I’m hoping you can help me out with a bug identification. We live in York, PA, in a brick house that’s about 150 years old. We have these "creatures" that emerge in various places… I’ve seen them in the basement laundry room– usually when I pick something up off the floor– but also in the living room and dining room, scurrying across the floors or up the walls. They look kind of like the silverfish drawing, but they are longer and thinner, probably a little less than a half inch wide. They range in size from 2-3 inches long, but once I swear I saw one that was at least 4 inches long one time in the basement. They are gray in color, very flat, very fast, with lots of legs, but they don’t seem to have the tentacles off the front and back like the silverfish drawing. I wish could get a picture of one– unfortunately when I see one I’m so darn startled that I end up crushing it to an unidentifiable pulp!!! Any help available? Tricia

Dear Tricia,
You have house centipedes (Scutigera coleoptrata). They are harmless, and actually eat other tiny pests that enter your house. We have some nice photos on our site www.whatsthatbug.com which you can view by clicking the centipede button.

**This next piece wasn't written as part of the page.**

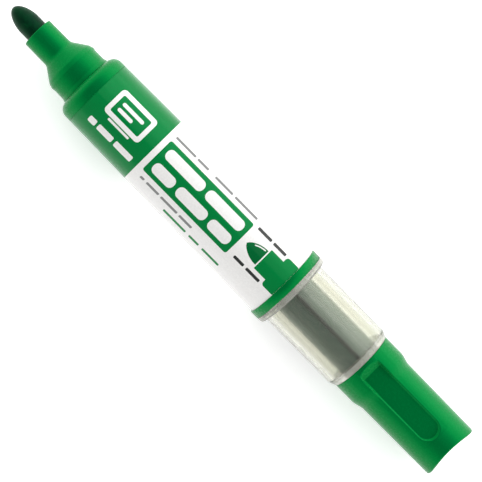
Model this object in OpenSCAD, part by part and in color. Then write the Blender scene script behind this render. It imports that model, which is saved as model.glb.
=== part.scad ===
// Refillable whiteboard marker with a bullet nib, a printed barrel and a screw-on ink cartridge.
// The marker lies along X on the plane Z = 0, nib towards -X, label facing up.
// Every piece is drawn upright, along its own axis: s = 0 is the nib's tip and s = total_len the tail's end.
// lay() then turns it to lie down.

/* [Lengths along the marker] */
// Nib showing in front of the nose
nib_out = 6.9; // [4:0.1:9]
// Nib hidden inside the nose
nib_in = 16; // [13:0.5:21]
// Straight tube at the front of the nose
nose_tube_len = 6; // [4:0.1:9]
// Flare from the tube to the cap seat
nose_flare_len = 4; // [2.5:0.1:5]
// Cap seat, with the small rise behind it
cap_seat_len = 3.9; // [3:0.1:6]
// Barrel, from its front face to the rear of its ring
barrel_len = 58.2; // [48:0.1:75]
// Rim of the clear sleeve
rim_len = 1.4; // [1:0.1:2.5]
// Clear sleeve behind its rim
window_len = 19.7; // [14:0.1:26]
// Tail grip
tail_len = 26.3; // [20:0.1:34]

/* [Outside diameters] */
// Nib
nib_d = 4.9; // [3.6:0.1:5.8]
// Seat that the cap pushes onto
cap_seat_d = 11.5; // [11:0.1:12.4]
// Bead at the front of the cap seat, above the seat
cap_bead = 0.13; // [0.05:0.01:0.25]
// Barrel behind its rounded shoulder
barrel_front_d = 15.7; // [14.6:0.1:16.4]
// Growth of the barrel's diameter from its shoulder to its ring
barrel_taper = 1.5; // [0.6:0.1:2.6]
// Height of the ring above the barrel
ring_step = 0.3; // [0.1:0.05:0.8]
// Clear sleeve
window_d = 15.3; // [14.4:0.1:17]
// Tail grip at its collar
tail_d = 14.1; // [13.6:0.1:15]
// Tail grip behind the collar
grip_d = 13; // [12.6:0.1:13.8]
// Draft of the grip, on the diameter, from the collar to the end
grip_draft = 0.2; // [0:0.05:0.6]
// Ink tank
tank_d = 9.1; // [7.5:0.1:9.6]

/* [Walls] */
// Nose tube
nose_tube_wall = 0.9; // [0.6:0.05:1.4]
// Skirt of the nose
skirt_wall = 0.8; // [0.6:0.05:1.1]
// Barrel at its front end
barrel_wall = 1.3; // [0.9:0.05:1.5]
// Clear sleeve
window_wall = 1.2; // [0.8:0.05:1.5]
// Tank
tank_wall = 0.65; // [0.4:0.05:0.9]
// End of the tail grip, at its thinnest
tail_end_wall = 2; // [1:0.1:3]
// Printed film
label_t = 0.12; // [0.06:0.01:0.2]

/* [Ink feed] */
// Collector
collector_len = 30.3; // [26:0.5:40]
// Collector fin
fin_t = 0.55; // [0.4:0.05:0.8]
// Gap between two fins
fin_gap = 0.5; // [0.3:0.05:0.8]
// Relay core
core_d = 2.4; // [1.8:0.1:2.8]
// Feed pipe wall
pipe_wall = 0.6; // [0.4:0.05:0.8]
// Feed pipe behind its disc
pipe_len = 10; // [8:0.5:14]
// Mixing ball
ball_d = 3.2; // [2.4:0.1:3.6]

/* [Thread between barrel and sleeve] */
// Pitch
pitch = 2.5; // [2:0.1:3.2]
// Length of the male thread
thread_len = 5.4; // [4.5:0.1:7]
// Thread height, from the mean radius to the crest
thread_h = 0.3; // [0.2:0.05:0.35]
// Radial gap between the two threads
thread_gap = 0.12; // [0.1:0.01:0.2]

/* [Grip] */
// Width of each thumb flat
flat_w = 4.6; // [3.5:0.1:6.5]
// Depth of each thumb flat below the grip
flat_depth = 0.85; // [0.6:0.05:1]
// Length of a thumb flat
flat_len = 20; // [12:0.1:22]
// Turn of the flats from straight up
flat_turn = 0; // [-30:1:30]
// Depth of the scallop in the tail's end
scallop = 1.5; // [0.3:0.1:2]

/* [Clearances] */
// Radial gap of a pressed or bonded fit
press_gap = 0.02; // [0.01:0.01:0.03]
// Radial gap of a sliding fit
slide_gap = 0.05; // [0.03:0.01:0.08]
// Radial gap of a loose fit
loose_gap = 0.12; // [0.1:0.01:0.2]
// Axial gap where two pieces end on each other
end_gap = 0.05; // [0.02:0.01:0.1]

/* [Hidden] */
$fn = 96;

green = [0, 0.6, 0.28];
ink_green = [0, 0.2, 0.1];
clear = [0.92, 0.92, 0.88, 0.35];
smoke = [0.42, 0.5, 0.46];
natural = [0.88, 0.88, 0.84];
paper = [0.95, 0.95, 0.94];
rubber = [0.15, 0.15, 0.15];

// Stations along the marker
s_nose = nib_out;
s_flare = s_nose + nose_tube_len;
s_seat = s_flare + nose_flare_len;
s_barrel = s_seat + cap_seat_len;
s_rim = s_barrel + barrel_len;
s_window = s_rim + rim_len;
s_tail = s_window + window_len;
total_len = s_tail + tail_len;
s_nib_end = s_nose + nib_in;

// Small edge breaks
fine_edge = 0.1;
edge = 0.2;
bold_edge = 0.3;
past = 1;                  // cutters run past the faces they cut by this much

// Nib and nose
nib_r = nib_d / 2;
nib_point = 4.45;          // length of the bullet point
nib_fullness = 1.65;       // 2 would make the point half an ellipse
nib_bore_r = nib_r + slide_gap;
tube_r = nib_bore_r + nose_tube_wall;
seat_r = cap_seat_d / 2;
bead_r = seat_r + cap_bead;
nose_step = 0.25;          // the seat's rise to the barrel, and its drop to the skirt
skirt_r = seat_r - nose_step;
skirt_bore_r = skirt_r - skirt_wall;
skirt_len = 17;
flare_r = 1.6;             // hollow at the foot of the flare
s_shelf = s_seat + 1.2;    // inside the nose, where the collector ends
air_groove_r = 0.3;

// Collector and the core through it
collector_r = skirt_bore_r - press_gap;
s_collector = s_shelf + end_gap;
s_collector_end = s_collector + collector_len;
s_core = s_nib_end + end_gap;
collar_t = 2;              // full-width collar at the collector's front
s_hub = s_core + 1;        // rear face of the front hub
hub_r = collector_r - 0.7;
rear_hub_len = 4.5;
s_rear_hub = s_collector_end - rear_hub_len;
stem_r = core_d / 2 + 1;
core_r = core_d / 2;
core_bore_r = core_r + slide_gap;
fin_pitch = fin_t + fin_gap;
fin_zone = s_rear_hub - s_hub;
fin_count = floor((fin_zone - fin_gap) / fin_pitch);
vent_slot_w = 0.6;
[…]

What's That Bug? does not endorse extermination

Your web site appears to be serious but when I clicked on the luna moth the picture does not appear right. Before I share your site with others please checkout the photo. Maybe someone hacked into your site.
G. Roberts

Dear G.
If you go to the cryptozoology.com site, you will understand why we had some fun with this one.

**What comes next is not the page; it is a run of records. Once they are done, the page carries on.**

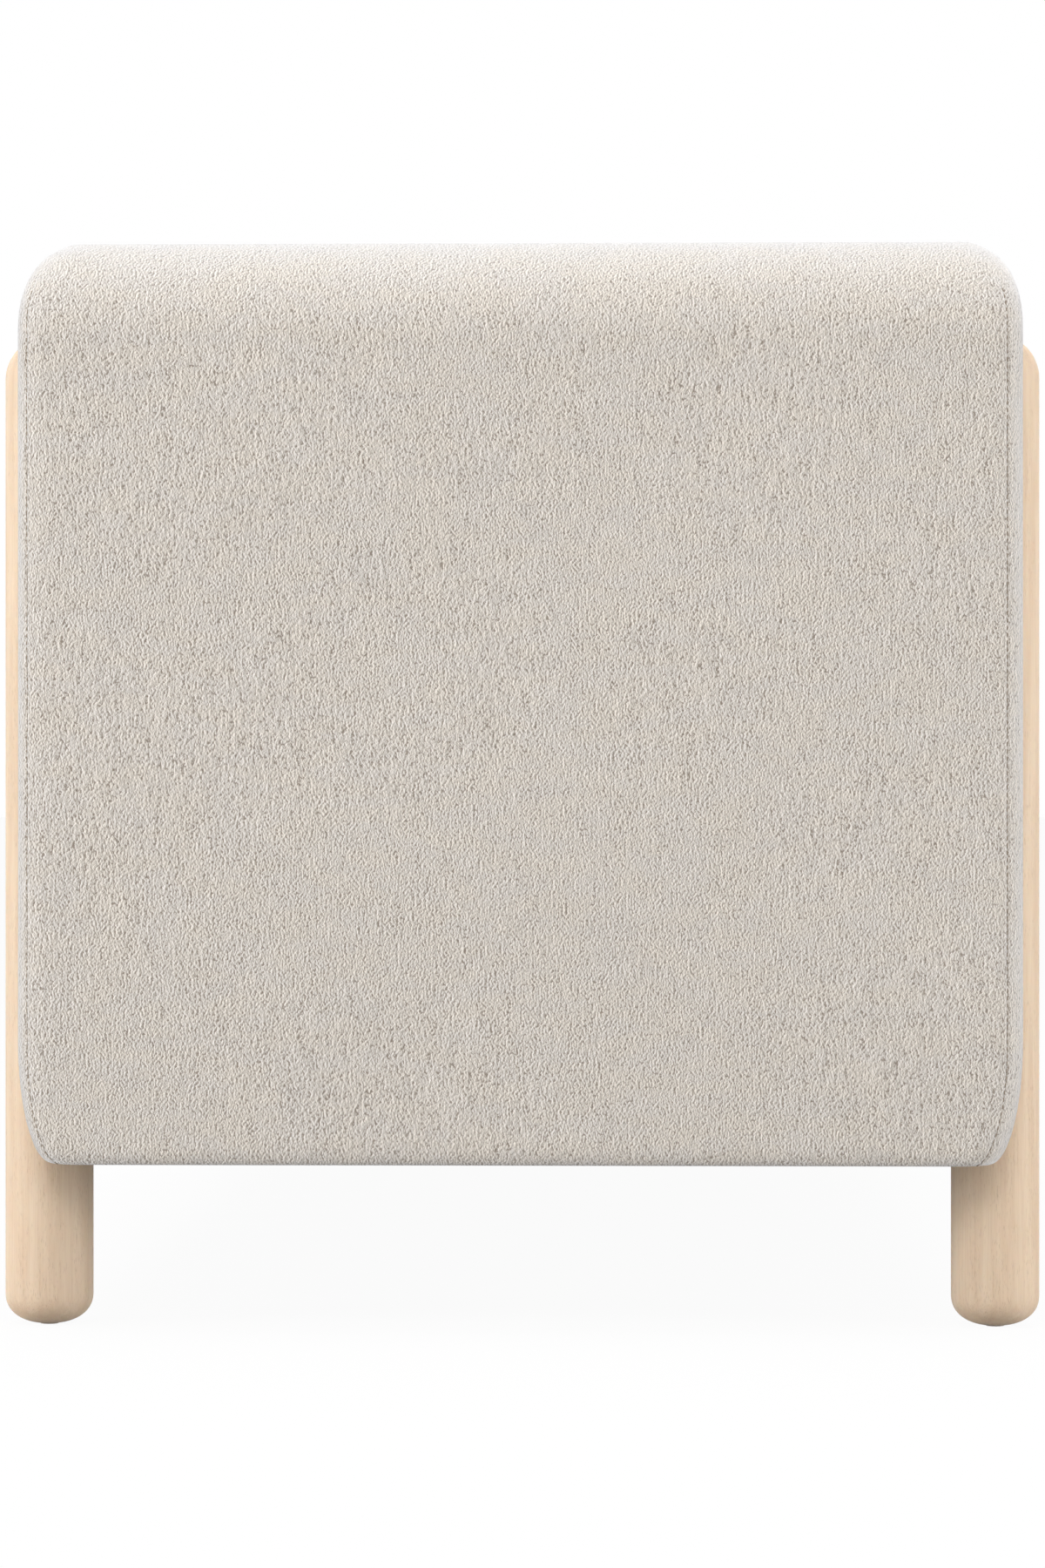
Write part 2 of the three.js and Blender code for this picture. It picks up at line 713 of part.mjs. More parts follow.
// A cushion's cover is a shell that its zip opens along the middle of one long border, +1 or -1 in Y.
function cushionCover(form, zipSide) {
  const border = onSide(zipSide, form.depth / 2 - 2 * cushionCoverThickness, form.depth / 2 + overshoot);
  const level = [(form.edge - zipHeight) / 2, (form.edge + zipHeight) / 2];
  const zip = solid(box([-zipLength / 2, zipLength / 2], border, level));
  return cushion(form, 0).subtract(cushion(form, cushionCoverThickness)).subtract(zip);
}

const cushionCore = (form) => cushion(form, cushionCoverThickness + clearance);

function addSeatCushion(cushions, sideName) {
  const place = [0, (seatCushionFront + seatCushionBack) / 2, cushionBottom];
  const cover = geometryOf(cushionCover(seatCushionForm, 1));
  const core = geometryOf(cushionCore(seatCushionForm));
  addMesh(cushions, `seat_cushion_cover_${sideName}`, cover, boucle).position.set(...place);
  addMesh(cushions, `seat_cushion_core_${sideName}`, core, foam).position.set(...place);
}

// A zip's slider with its pull hanging down. It lies on the outside of the cover, and its neck reaches
// through the zip. Closed, it is at the zip's end beside the arm.
function addZipSlider(cushions, sideName, side) {
  const plate = solid(box(
    [-sliderLength / 2, sliderLength / 2],
    [clearance, clearance + sliderThickness],
    [-sliderHeight / 2, sliderHeight / 2],
  ));
  const neck = solid(box(
    [-sliderNeckLength / 2, sliderNeckLength / 2],
    [clearance - cushionCoverThickness, clearance + sliderThickness / 2],
    [-sliderNeckHeight / 2, sliderNeckHeight / 2],
  ));
  const pull = solid(box(
    [-pullWidth / 2, pullWidth / 2],
    [sliderThickness, sliderThickness + pullThickness],
    [-pullLength, sliderHeight / 4],
  ));
  const shape = plate.add(neck).add(pull);
  const slider = addMesh(cushions, `seat_zip_slider_${sideName}`, geometryOf(shape), steel);
  const closed = zipLength / 2 - zipEndStop - sliderNeckLength / 2;
  slider.position.set(side * closed, seatCushionBack, cushionBottom + seatCushionEdge / 2);
}

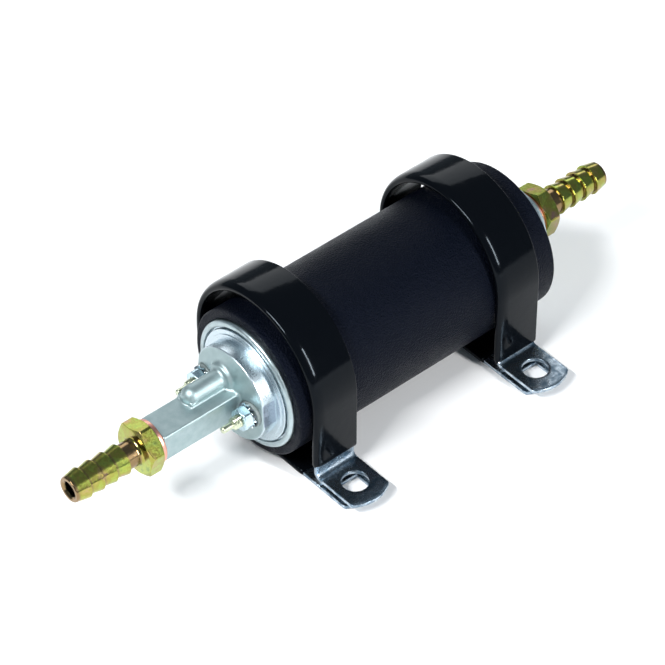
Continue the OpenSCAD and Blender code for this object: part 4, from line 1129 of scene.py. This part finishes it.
def place_lights(context):
    """Soft boxes given as (name, place, width and length, power), all aimed at the sleeve, and a pale blue
    world."""
    middle = Vector((0.0, 0.03, 0.01))
    for name, spot, size, power in (
            ("left_strip", (-0.62, 0.03, 0.79), (0.5, 0.08), 12.0),
            ("front_strip", (0.155, -0.84, 0.46), (0.08, 0.6), 9.5),
            ("back_box", (0.55, 0.8, 0.6), (0.9, 0.5), 3.2)):
        data = bpy.data.lights.new(name, "AREA")
        data.shape, data.size, data.size_y, data.energy = "RECTANGLE", size[0], size[1], power
        lamp = bpy.data.objects.new(name, data)
        lamp.location = spot
        lamp.rotation_euler = (middle - Vector(spot)).to_track_quat("-Z", "Y").to_euler()
        context.scene.collection.objects.link(lamp)
    world = bpy.data.worlds.new("studio")
    context.scene.world = world
    world.use_nodes = True
    sky = world.node_tree.nodes["Background"]
    sky.inputs["Color"].default_value = (0.7, 0.86, 1.0, 1)
    sky.inputs["Strength"].default_value = 0.25


def place_camera(context):
    """The photograph's camera: a long lens far off, looking down on the outlet from the tab side. The focal
    length is in the image's pixels, and the distance and aim are in pump millimetres."""
    azimuth, elevation, roll = (math.radians(v) for v in (-41.018, 43.525, 0.016))
    focal, distance, image_width, sensor = 3601.2, 1100.26, 665, 36.0
    back = np.array([math.sin(azimuth) * math.cos(elevation), -math.cos(azimuth) * math.cos(elevation),
                     math.sin(elevation)])
    flat = np.array([math.cos(azimuth), math.sin(azimuth), 0.0])
    upright = np.cross(back, flat)
    right = math.cos(roll) * flat + math.sin(roll) * upright
    up = np.cross(back, right)
    target = np.array([40.0, 0.0, 0.0]) - 3.763 * right - 2.28 * up
    place = in_frame(target + back * distance)
    data = bpy.data.cameras.new("photo_camera")
    data.sensor_width, data.lens = sensor, focal / image_width * sensor
    data.clip_start, data.clip_end = 0.05, 20.0
    camera = bpy.data.objects.new("photo_camera", data)
    camera.matrix_world = Matrix([[right[k], up[k], back[k], place[k]] for k in range(3)] + [[0, 0, 0, 1]])
    context.scene.collection.objects.link(camera)
    context.scene.camera = camera


class PUMP_PT_dressing(bpy.types.Panel):
    """Lists the pump's pieces"""
    bl_idname = "PUMP_PT_dressing"
    bl_label = "Fuel pump"
    bl_space_type = "VIEW_3D"
    bl_region_type = "UI"
    bl_category = "Fuel Pump"

    def draw(self, context):
        for group in (context.scene.pump_sizes, context.scene.pump_finishes):
            for name in group.bl_rna.properties.keys():
                if name not in ("rna_type", "name"):
                    self.layout.prop(group, name)
        for operator in OPERATORS:
            self.layout.operator(operator.bl_idname)


OPERATORS = (PUMP_OT_can, PUMP_OT_sleeve, PUMP_OT_clamps, PUMP_OT_outlet_head, PUMP_OT_inlet_head,
             PUMP_OT_fittings, PUMP_OT_terminals, PUMP_OT_springs, PUMP_OT_inner_parts, PUMP_OT_stage)
CLASSES = (PumpFinishes, PumpSizes, *OPERATORS, PUMP_PT_dressing)


def register():
    """Makes the settings, the operators and the panel known to Blender."""
    for c in CLASSES:
        bpy.utils.register_class(c)
    bpy.types.Scene.pump_finishes = bpy.props.PointerProperty(type=PumpFinishes)
    bpy.types.Scene.pump_sizes = bpy.props.PointerProperty(type=PumpSizes)


def unregister():
    """Takes them away again."""
    del bpy.types.Scene.pump_sizes
    del bpy.types.Scene.pump_finishes
    for c in reversed(CLASSES):
        bpy.utils.unregister_class(c)


def main():
    """Makes every piece in order."""
    register()
    bpy.ops.pump.can()
    bpy.ops.pump.sleeve()
    bpy.ops.pump.clamps()
    bpy.ops.pump.outlet_head()
    bpy.ops.pump.inlet_head()
    bpy.ops.pump.fittings()
    bpy.ops.pump.terminals()
    bpy.ops.pump.springs()
    bpy.ops.pump.inner_parts()
    bpy.ops.pump.stage()


if __name__ == "__main__":
    main()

Hi! When I lived in Alabama as a child there was a bug that lived in the ground that we call a "doodlebug" or a "pinchin bug" because of the big pinchers it had…..it would burrow straw sized holes and back into it…..we as kids would put broom straw in the hole and wait until it started to wiggle then jerk the straw out and hanging from it by it’s pinchers would be the ugliest meanest looking little bug/worm thing less than an inch long. What was it?
Stacey

Hi Stacey,
Your Doodle Bugs are the larvae of Ant Lions, Family Myrmeleontidae, winged insects that resemble Lacewings.

Dear Mr. Bugman,
A couple years ago when I was a courier in Philadelphia I found a Praying Mantis in an office building elevator, so I took her outside and let her go. Then a couple days later I found another one in a different building’s elevator ! This has been keeping me awake nights ever since. Should I worry about some ancient chinese curse or expect some munificent blessing ?
Colin Barclay

We have lost the original reply to Colin’s letter, but we assured him that he would fall victim to no curse, and helping the poor Mantids could only result in blessings.